■ **SUPPLIED DATA**
>>>>
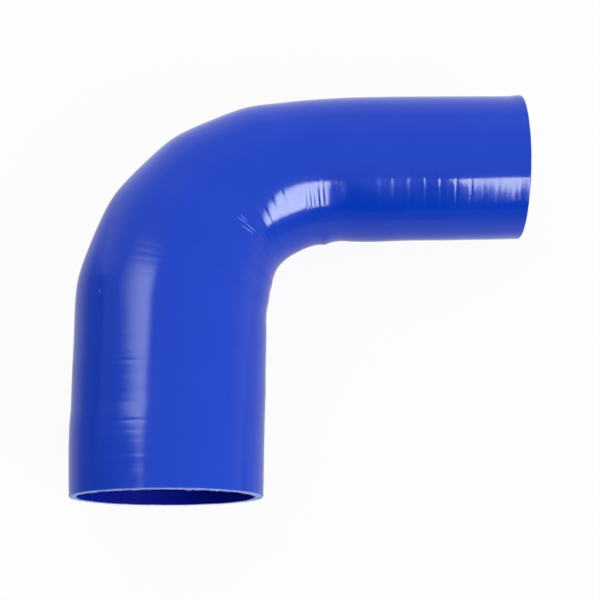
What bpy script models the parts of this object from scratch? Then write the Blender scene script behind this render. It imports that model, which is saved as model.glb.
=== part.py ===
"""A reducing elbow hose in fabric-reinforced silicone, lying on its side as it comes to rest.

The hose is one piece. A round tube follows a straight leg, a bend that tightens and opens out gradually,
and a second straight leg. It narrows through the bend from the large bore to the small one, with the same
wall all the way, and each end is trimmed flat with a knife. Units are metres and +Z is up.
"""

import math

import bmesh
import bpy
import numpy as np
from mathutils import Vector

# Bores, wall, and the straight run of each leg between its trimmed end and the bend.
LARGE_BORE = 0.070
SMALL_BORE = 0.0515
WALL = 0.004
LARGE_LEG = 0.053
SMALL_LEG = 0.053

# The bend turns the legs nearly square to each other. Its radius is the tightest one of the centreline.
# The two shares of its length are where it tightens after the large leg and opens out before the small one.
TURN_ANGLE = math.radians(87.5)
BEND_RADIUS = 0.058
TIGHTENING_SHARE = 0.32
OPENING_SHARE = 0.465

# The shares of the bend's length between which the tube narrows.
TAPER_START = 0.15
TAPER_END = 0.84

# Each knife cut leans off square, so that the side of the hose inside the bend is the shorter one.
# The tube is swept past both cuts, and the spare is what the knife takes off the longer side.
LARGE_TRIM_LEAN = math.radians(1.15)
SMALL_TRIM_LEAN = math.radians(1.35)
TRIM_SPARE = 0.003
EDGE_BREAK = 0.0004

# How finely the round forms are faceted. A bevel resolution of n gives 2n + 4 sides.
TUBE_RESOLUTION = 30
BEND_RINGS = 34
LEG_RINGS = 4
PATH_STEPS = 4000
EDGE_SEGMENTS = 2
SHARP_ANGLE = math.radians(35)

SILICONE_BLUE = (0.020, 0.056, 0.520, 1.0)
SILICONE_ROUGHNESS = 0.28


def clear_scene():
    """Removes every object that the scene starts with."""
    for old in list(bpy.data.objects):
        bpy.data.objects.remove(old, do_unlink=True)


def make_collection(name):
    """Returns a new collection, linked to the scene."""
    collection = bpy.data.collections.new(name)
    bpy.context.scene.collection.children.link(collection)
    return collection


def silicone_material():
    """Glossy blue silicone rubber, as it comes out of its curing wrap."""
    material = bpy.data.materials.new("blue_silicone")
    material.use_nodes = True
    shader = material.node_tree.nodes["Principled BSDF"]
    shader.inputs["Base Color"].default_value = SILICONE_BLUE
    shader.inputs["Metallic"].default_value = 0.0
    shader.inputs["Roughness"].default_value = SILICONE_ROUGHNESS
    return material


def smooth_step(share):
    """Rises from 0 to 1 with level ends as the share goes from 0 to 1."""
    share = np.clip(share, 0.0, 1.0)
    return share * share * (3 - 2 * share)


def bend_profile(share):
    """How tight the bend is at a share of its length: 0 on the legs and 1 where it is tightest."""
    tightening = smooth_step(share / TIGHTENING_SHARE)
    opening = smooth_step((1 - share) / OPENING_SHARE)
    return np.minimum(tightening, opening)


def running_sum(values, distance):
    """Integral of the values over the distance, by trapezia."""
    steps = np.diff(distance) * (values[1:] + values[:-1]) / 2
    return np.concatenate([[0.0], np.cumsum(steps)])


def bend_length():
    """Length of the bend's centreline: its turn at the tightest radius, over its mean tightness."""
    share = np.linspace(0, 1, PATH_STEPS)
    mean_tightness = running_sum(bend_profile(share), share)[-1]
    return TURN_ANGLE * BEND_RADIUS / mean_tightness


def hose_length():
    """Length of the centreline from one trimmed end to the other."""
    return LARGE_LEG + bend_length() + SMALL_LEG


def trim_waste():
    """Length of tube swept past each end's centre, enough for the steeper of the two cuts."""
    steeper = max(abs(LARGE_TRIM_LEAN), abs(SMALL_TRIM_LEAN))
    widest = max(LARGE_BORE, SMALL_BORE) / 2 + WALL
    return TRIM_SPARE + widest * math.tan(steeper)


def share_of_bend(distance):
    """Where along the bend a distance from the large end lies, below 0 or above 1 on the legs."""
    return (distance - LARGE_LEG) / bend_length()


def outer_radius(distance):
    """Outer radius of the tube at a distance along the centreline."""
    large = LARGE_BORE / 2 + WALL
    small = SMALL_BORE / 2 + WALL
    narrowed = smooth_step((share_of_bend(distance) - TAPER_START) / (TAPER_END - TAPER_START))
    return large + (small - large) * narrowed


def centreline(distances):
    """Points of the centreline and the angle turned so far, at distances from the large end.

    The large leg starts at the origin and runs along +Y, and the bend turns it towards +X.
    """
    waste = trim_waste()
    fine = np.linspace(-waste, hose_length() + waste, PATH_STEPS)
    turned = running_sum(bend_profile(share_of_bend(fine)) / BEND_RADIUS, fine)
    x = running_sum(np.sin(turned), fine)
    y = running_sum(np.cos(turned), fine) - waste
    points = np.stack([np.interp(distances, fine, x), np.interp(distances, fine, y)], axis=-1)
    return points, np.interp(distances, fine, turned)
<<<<
■ **WHAT IS BEING ASKED**
In the listing above, please print only the lines from the first one to the line where "return collection" appears, exactly as written, both of those lines included.

■ **REPLY TO THE TASK**
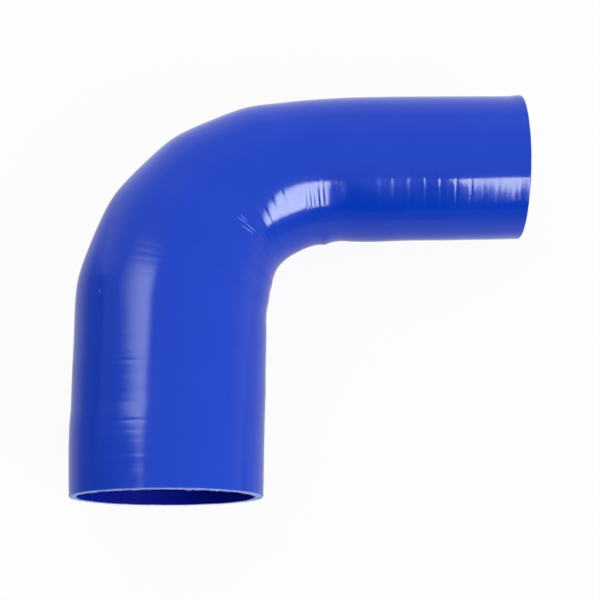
What bpy script models the parts of this object from scratch? Then write the Blender scene script behind this render. It imports that model, which is saved as model.glb.
=== part.py ===
"""A reducing elbow hose in fabric-reinforced silicone, lying on its side as it comes to rest.

The hose is one piece. A round tube follows a straight leg, a bend that tightens and opens out gradually,
and a second straight leg. It narrows through the bend from the large bore to the small one, with the same
wall all the way, and each end is trimmed flat with a knife. Units are metres and +Z is up.
"""

import math

import bmesh
import bpy
import numpy as np
from mathutils import Vector

# Bores, wall, and the straight run of each leg between its trimmed end and the bend.
LARGE_BORE = 0.070
SMALL_BORE = 0.0515
WALL = 0.004
LARGE_LEG = 0.053
SMALL_LEG = 0.053

# The bend turns the legs nearly square to each other. Its radius is the tightest one of the centreline.
# The two shares of its length are where it tightens after the large leg and opens out before the small one.
TURN_ANGLE = math.radians(87.5)
BEND_RADIUS = 0.058
TIGHTENING_SHARE = 0.32
OPENING_SHARE = 0.465

# The shares of the bend's length between which the tube narrows.
TAPER_START = 0.15
TAPER_END = 0.84

# Each knife cut leans off square, so that the side of the hose inside the bend is the shorter one.
# The tube is swept past both cuts, and the spare is what the knife takes off the longer side.
LARGE_TRIM_LEAN = math.radians(1.15)
SMALL_TRIM_LEAN = math.radians(1.35)
TRIM_SPARE = 0.003
EDGE_BREAK = 0.0004

# How finely the round forms are faceted. A bevel resolution of n gives 2n + 4 sides.
TUBE_RESOLUTION = 30
BEND_RINGS = 34
LEG_RINGS = 4
PATH_STEPS = 4000
EDGE_SEGMENTS = 2
SHARP_ANGLE = math.radians(35)

SILICONE_BLUE = (0.020, 0.056, 0.520, 1.0)
SILICONE_ROUGHNESS = 0.28


def clear_scene():
    """Removes every object that the scene starts with."""
    for old in list(bpy.data.objects):
        bpy.data.objects.remove(old, do_unlink=True)


def make_collection(name):
    """Returns a new collection, linked to the scene."""
    collection = bpy.data.collections.new(name)
    bpy.context.scene.collection.children.link(collection)
    return collection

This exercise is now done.